'''
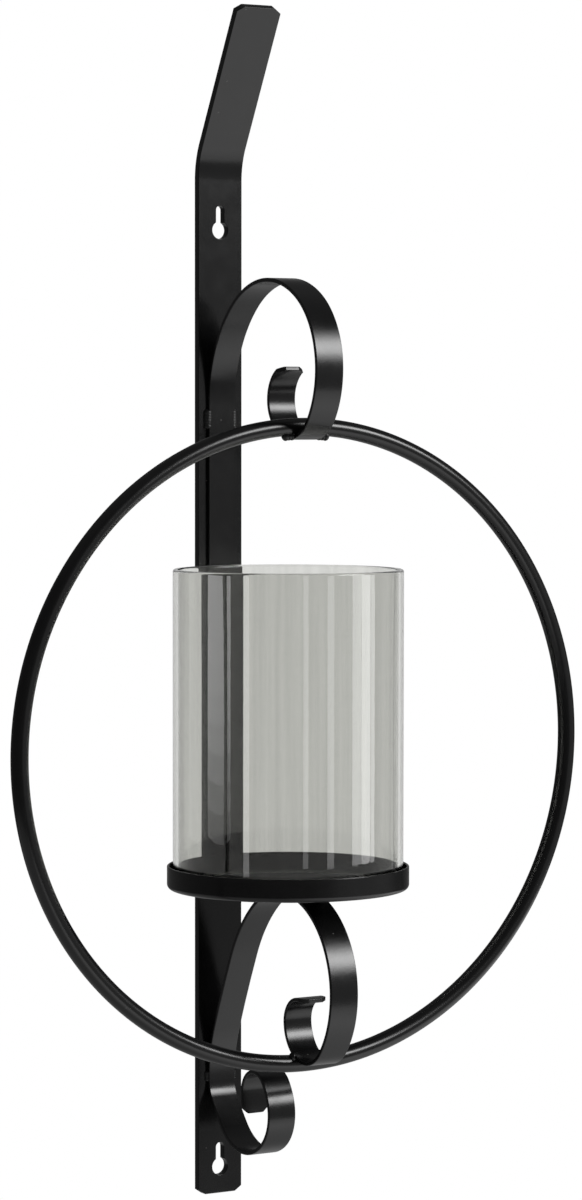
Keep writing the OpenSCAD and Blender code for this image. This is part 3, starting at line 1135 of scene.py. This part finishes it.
@dataclass
class Studio:
    """The pale floor, the light and the camera at the photograph's angle.

    Brightness is relative to white paper. A fade says how far a direction or place reaches towards a side of
    the room where that side starts to show, and where it shows in full.

    Attributes:
        ambient: brightness of the world for matt surfaces.
        floor_white: brightness of the floor for the camera.
        floor_painted_light: painted light on the floor, which glows as the coat mirrors it, away from the window
            and towards it.
        backdrop: brightness behind the object, as the coat mirrors it.
        soft_boxes: the lamps. The first lights the whole scene.
    """

    floor_z: float = -1.5
    floor_r: float = 4.2
    floor_tones: Pair = (0.8, 0.84)
    floor_white: float = 0.66
    floor_painted_light: Pair = (0.05, 0.9)
    floor_painted_light_fade: Pair = (0.45, 2.0)
    ambient: float = 0.3
    window_azimuth: float = 48.0
    window_side: float = 0.3
    window_fade: Pair = (0.68, 0.93)
    dark_side: float = 0.08
    ceiling: float = 0.13
    ceiling_fade: Pair = (0.6, 0.85)
    backdrop: float = 0.2
    backdrop_fade: Pair = (0.9, 0.97)
    camera_at: Triple = (-0.97805, -1.70036, 0.14835)
    azimuth: float = 31.017
    pitch: float = 2.854
    roll: float = 0.062
    focal_px: float = 3894.07
    image: tuple[int, int] = (582, 1200)
    soft_boxes: tuple[SoftBox, ...] = (
        SoftBox("window_light", 37.0, 3.2, 0.76, 2.94, 1.7, (4.2, 11.5, 12.5, 9.8, 4.4, 2.0)),
        glass_light("glass_panel", -101.8, -0.34, 0.06, 1.24,
                    0.8, 1.4, 2.1, 2.8, 3.3, 3.6, 3.8, 3.9, 4.0, 4.0, 4.0, 4.0),
        glass_light("glass_window_left", 39.2, -0.355, 0.5, 0.46, 3.2),
        glass_light("glass_window_mid", 50.5, -0.355, 0.5, 0.5, 5.2),
        glass_light("glass_window_right", 59.5, -0.355, 0.5, 0.24, 3.4),
        glass_light("glass_side", 105.0, -0.5, 0.5, 1.1, 0.2),
        glass_light("glass_door", 11.0, -0.355, 0.5, 0.3, 2.3),
        glass_light("glass_curtain", -13.5, -0.355, 0.5, 0.22, 1.8),
        glass_light("glass_edge", -71.0, -0.5, 0.5, 0.26, 2.4),
        glass_light("glass_room_left", -135.0, -0.4, 0.6, 1.1, 0.4, distance=3.0),
        glass_light("glass_backdrop", 149.0, -0.5, 3.0, 4.0, 0.35, 0.35, 0.8, 0.8, 0.8, 0.8, 0.8),
    )

    def camera(self) -> None:
        """Sets the camera up as the photograph's."""
        az, down, roll = (math.radians(v) for v in (self.azimuth, self.pitch, self.roll))
        level = Vector((math.sin(az), math.cos(az), 0))
        right = Vector((math.cos(az), -math.sin(az), 0))
        up = Vector((0, 0, 1))
        ahead = level * math.cos(down) - up * math.sin(down)
        above = up * math.cos(down) + level * math.sin(down)
        side = right * math.cos(roll) + above * math.sin(roll)
        above = above * math.cos(roll) - right * math.sin(roll)
        data = bpy.data.cameras.new("camera")
        long_side = max(self.image)
        data.lens = data.sensor_width * self.focal_px / long_side
        # The photograph's middle was measured at a pixel's centre
        data.shift_x, data.shift_y = -0.5 / long_side, 0.5 / long_side
        data.clip_start, data.clip_end = 0.05, 200.0
        obj = placed("camera", data)
        turn = Matrix((side, above, -ahead)).transposed().to_4x4()
        obj.matrix_world = Matrix.Translation(self.camera_at) @ turn
        bpy.context.scene.camera = obj

    def world(self) -> None:
        """Makes the world: white as the background, dim as the room that the coat mirrors, soft for the rest."""
        world = bpy.data.worlds.new("studio")
        world.use_nodes = True
        world.node_tree.nodes.clear()
        tree = NodeTree(world.node_tree)
        way = tree.add("ShaderNodeTexCoord").outputs["Generated"]
        path = tree.add("ShaderNodeLightPath").outputs
        up = tree.add("ShaderNodeSeparateXYZ", {0: way}).outputs["Z"]
        window, behind = tree.towards(way, self.window_azimuth), tree.towards(way, 180.0 - self.azimuth)
        dim = tree.between(window, self.dark_side, self.window_side, *self.window_fade, Fade.SOFT)
        dim = tree.between(up, dim, self.ceiling, *self.ceiling_fade, Fade.SOFT)
        # The coat mirrors a dimmer backdrop than the picture shows
        seen_in_coat = tree.between(behind, dim, self.backdrop, *self.backdrop_fade, Fade.SOFT)
        open_view = tree.math("MAXIMUM", path["Is Camera Ray"], path["Is Transmission Ray"])
        level = tree.between(path["Is Glossy Ray"], self.ambient, seen_in_coat, 0.0, 1.0, Fade.SOFT)
        level = tree.between(open_view, level, 1.0, 0.0, 1.0, Fade.SOFT)
        back = tree.result("ShaderNodeBackground", {"Color": (1.0, 1.0, 1.0, 1.0), "Strength": level})
        tree.add("ShaderNodeOutputWorld", {"Surface": back})
        bpy.context.scene.world = world

    def floor(self) -> None:
        """Makes the pale floor, far below as under a wall light."""
        tree = ShaderTree("pale_floor")
        place = tree.add("ShaderNodeTexCoord").outputs["Object"]
        path = tree.add("ShaderNodeLightPath").outputs
        tone = tree.blend(tree.noise(place, 4.0), *((shade,) * 3 for shade in self.floor_tones))
        seen = tree.math("MAXIMUM", path["Is Camera Ray"], path["Is Transmission Ray"])
        white = tree.math("MULTIPLY", seen, self.floor_white)
        # Painted light: as the coat mirrors it, the floor glows only towards the window, a pool of window light
        # that no lamp casts there
        side = tree.towards(place, self.window_azimuth)
        painted_window_light = tree.between(side, *self.floor_painted_light, *self.floor_painted_light_fade)
        lift = tree.math("MAXIMUM", white, tree.math("MULTIPLY", path["Is Glossy Ray"], painted_window_light))
        mesh = bpy.data.meshes.new("studio_floor")
        around = [math.tau * n / 128 for n in range(128)]
        mesh.from_pydata([(self.floor_r * math.cos(a), self.floor_r * math.sin(a), self.floor_z)
                          for a in around], [], [tuple(range(len(around)))])
        mesh.materials.append(tree.dress({"Base Color": tone, "Roughness": 0.9, "Emission Strength": lift,
                                          "Emission Color": (1.0, 1.0, 1.0, 1.0)}))
        placed("studio_floor", mesh)

    def build(self) -> None:
        """Builds the studio."""
        self.world()
        self.floor()
        self.camera()
        for lamp in self.soft_boxes:
            lamp.build()
        bpy.context.scene.view_settings.view_transform = "Standard"


def main() -> None:
    """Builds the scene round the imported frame."""
    logging.basicConfig(level=logging.INFO, format="%(message)s")
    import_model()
    finishes = Finishes()
    stock, rod, ripples = flat_stock_tree(), round_rod_tree(), weld_tree()
    WallBar(finishes.bar, stock).build()
    ScrollStrips(finishes.strip, stock).build()
    hoop = Hoop(finishes.rod, rod)
    hoop.build()
    CandleDish(finishes.dish, finishes.dish_floor).build()
    GlassCylinder(finishes.glass).build()
    WeldBeads(finishes.weld, ripples, hoop).build()
    Studio().build()


if __name__ == "__main__":
    main()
'''
EXERCISE DIRECTIONS:
Go through the listing above and restate it word for word.

THE COMPLETED TASK:
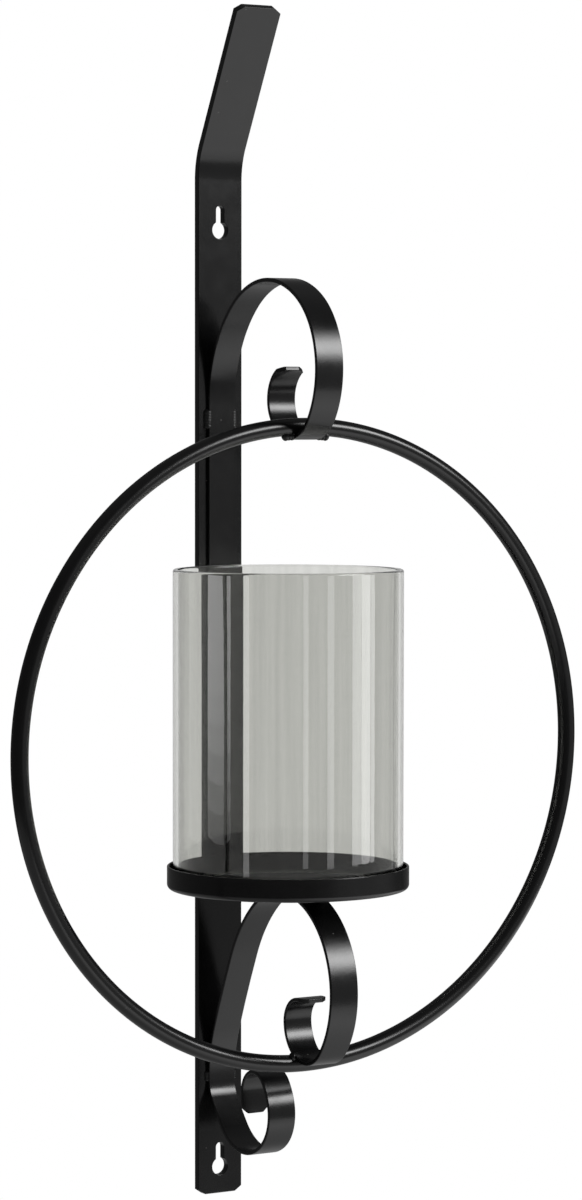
Keep writing the OpenSCAD and Blender code for this image. This is part 3, starting at line 1135 of scene.py. This part finishes it.
@dataclass
class Studio:
    """The pale floor, the light and the camera at the photograph's angle.

    Brightness is relative to white paper. A fade says how far a direction or place reaches towards a side of
    the room where that side starts to show, and where it shows in full.

    Attributes:
        ambient: brightness of the world for matt surfaces.
        floor_white: brightness of the floor for the camera.
        floor_painted_light: painted light on the floor, which glows as the coat mirrors it, away from the window
            and towards it.
        backdrop: brightness behind the object, as the coat mirrors it.
        soft_boxes: the lamps. The first lights the whole scene.
    """

    floor_z: float = -1.5
    floor_r: float = 4.2
    floor_tones: Pair = (0.8, 0.84)
    floor_white: float = 0.66
    floor_painted_light: Pair = (0.05, 0.9)
    floor_painted_light_fade: Pair = (0.45, 2.0)
    ambient: float = 0.3
    window_azimuth: float = 48.0
    window_side: float = 0.3
    window_fade: Pair = (0.68, 0.93)
    dark_side: float = 0.08
    ceiling: float = 0.13
    ceiling_fade: Pair = (0.6, 0.85)
    backdrop: float = 0.2
    backdrop_fade: Pair = (0.9, 0.97)
    camera_at: Triple = (-0.97805, -1.70036, 0.14835)
    azimuth: float = 31.017
    pitch: float = 2.854
    roll: float = 0.062
    focal_px: float = 3894.07
    image: tuple[int, int] = (582, 1200)
    soft_boxes: tuple[SoftBox, ...] = (
        SoftBox("window_light", 37.0, 3.2, 0.76, 2.94, 1.7, (4.2, 11.5, 12.5, 9.8, 4.4, 2.0)),
        glass_light("glass_panel", -101.8, -0.34, 0.06, 1.24,
                    0.8, 1.4, 2.1, 2.8, 3.3, 3.6, 3.8, 3.9, 4.0, 4.0, 4.0, 4.0),
        glass_light("glass_window_left", 39.2, -0.355, 0.5, 0.46, 3.2),
        glass_light("glass_window_mid", 50.5, -0.355, 0.5, 0.5, 5.2),
        glass_light("glass_window_right", 59.5, -0.355, 0.5, 0.24, 3.4),
        glass_light("glass_side", 105.0, -0.5, 0.5, 1.1, 0.2),
        glass_light("glass_door", 11.0, -0.355, 0.5, 0.3, 2.3),
        glass_light("glass_curtain", -13.5, -0.355, 0.5, 0.22, 1.8),
        glass_light("glass_edge", -71.0, -0.5, 0.5, 0.26, 2.4),
        glass_light("glass_room_left", -135.0, -0.4, 0.6, 1.1, 0.4, distance=3.0),
        glass_light("glass_backdrop", 149.0, -0.5, 3.0, 4.0, 0.35, 0.35, 0.8, 0.8, 0.8, 0.8, 0.8),
    )

    def camera(self) -> None:
        """Sets the camera up as the photograph's."""
        az, down, roll = (math.radians(v) for v in (self.azimuth, self.pitch, self.roll))
        level = Vector((math.sin(az), math.cos(az), 0))
        right = Vector((math.cos(az), -math.sin(az), 0))
        up = Vector((0, 0, 1))
        ahead = level * math.cos(down) - up * math.sin(down)
        above = up * math.cos(down) + level * math.sin(down)
        side = right * math.cos(roll) + above * math.sin(roll)
        above = above * math.cos(roll) - right * math.sin(roll)
        data = bpy.data.cameras.new("camera")
        long_side = max(self.image)
        data.lens = data.sensor_width * self.focal_px / long_side
        # The photograph's middle was measured at a pixel's centre
        data.shift_x, data.shift_y = -0.5 / long_side, 0.5 / long_side
        data.clip_start, data.clip_end = 0.05, 200.0
        obj = placed("camera", data)
        turn = Matrix((side, above, -ahead)).transposed().to_4x4()
        obj.matrix_world = Matrix.Translation(self.camera_at) @ turn
        bpy.context.scene.camera = obj

    def world(self) -> None:
        """Makes the world: white as the background, dim as the room that the coat mirrors, soft for the rest."""
        world = bpy.data.worlds.new("studio")
        world.use_nodes = True
        world.node_tree.nodes.clear()
        tree = NodeTree(world.node_tree)
        way = tree.add("ShaderNodeTexCoord").outputs["Generated"]
        path = tree.add("ShaderNodeLightPath").outputs
        up = tree.add("ShaderNodeSeparateXYZ", {0: way}).outputs["Z"]
        window, behind = tree.towards(way, self.window_azimuth), tree.towards(way, 180.0 - self.azimuth)
        dim = tree.between(window, self.dark_side, self.window_side, *self.window_fade, Fade.SOFT)
        dim = tree.between(up, dim, self.ceiling, *self.ceiling_fade, Fade.SOFT)
        # The coat mirrors a dimmer backdrop than the picture shows
        seen_in_coat = tree.between(behind, dim, self.backdrop, *self.backdrop_fade, Fade.SOFT)
        open_view = tree.math("MAXIMUM", path["Is Camera Ray"], path["Is Transmission Ray"])
        level = tree.between(path["Is Glossy Ray"], self.ambient, seen_in_coat, 0.0, 1.0, Fade.SOFT)
        level = tree.between(open_view, level, 1.0, 0.0, 1.0, Fade.SOFT)
        back = tree.result("ShaderNodeBackground", {"Color": (1.0, 1.0, 1.0, 1.0), "Strength": level})
        tree.add("ShaderNodeOutputWorld", {"Surface": back})
        bpy.context.scene.world = world

    def floor(self) -> None:
        """Makes the pale floor, far below as under a wall light."""
        tree = ShaderTree("pale_floor")
        place = tree.add("ShaderNodeTexCoord").outputs["Object"]
        path = tree.add("ShaderNodeLightPath").outputs
        tone = tree.blend(tree.noise(place, 4.0), *((shade,) * 3 for shade in self.floor_tones))
        seen = tree.math("MAXIMUM", path["Is Camera Ray"], path["Is Transmission Ray"])
        white = tree.math("MULTIPLY", seen, self.floor_white)
        # Painted light: as the coat mirrors it, the floor glows only towards the window, a pool of window light
        # that no lamp casts there
        side = tree.towards(place, self.window_azimuth)
        painted_window_light = tree.between(side, *self.floor_painted_light, *self.floor_painted_light_fade)
        lift = tree.math("MAXIMUM", white, tree.math("MULTIPLY", path["Is Glossy Ray"], painted_window_light))
        mesh = bpy.data.meshes.new("studio_floor")
        around = [math.tau * n / 128 for n in range(128)]
        mesh.from_pydata([(self.floor_r * math.cos(a), self.floor_r * math.sin(a), self.floor_z)
                          for a in around], [], [tuple(range(len(around)))])
        mesh.materials.append(tree.dress({"Base Color": tone, "Roughness": 0.9, "Emission Strength": lift,
                                          "Emission Color": (1.0, 1.0, 1.0, 1.0)}))
        placed("studio_floor", mesh)

    def build(self) -> None:
        """Builds the studio."""
        self.world()
        self.floor()
        self.camera()
        for lamp in self.soft_boxes:
            lamp.build()
        bpy.context.scene.view_settings.view_transform = "Standard"


def main() -> None:
    """Builds the scene round the imported frame."""
    logging.basicConfig(level=logging.INFO, format="%(message)s")
    import_model()
    finishes = Finishes()
    stock, rod, ripples = flat_stock_tree(), round_rod_tree(), weld_tree()
    WallBar(finishes.bar, stock).build()
    ScrollStrips(finishes.strip, stock).build()
    hoop = Hoop(finishes.rod, rod)
    hoop.build()
    CandleDish(finishes.dish, finishes.dish_floor).build()
    GlassCylinder(finishes.glass).build()
    WeldBeads(finishes.weld, ripples, hoop).build()
    Studio().build()


if __name__ == "__main__":
    main()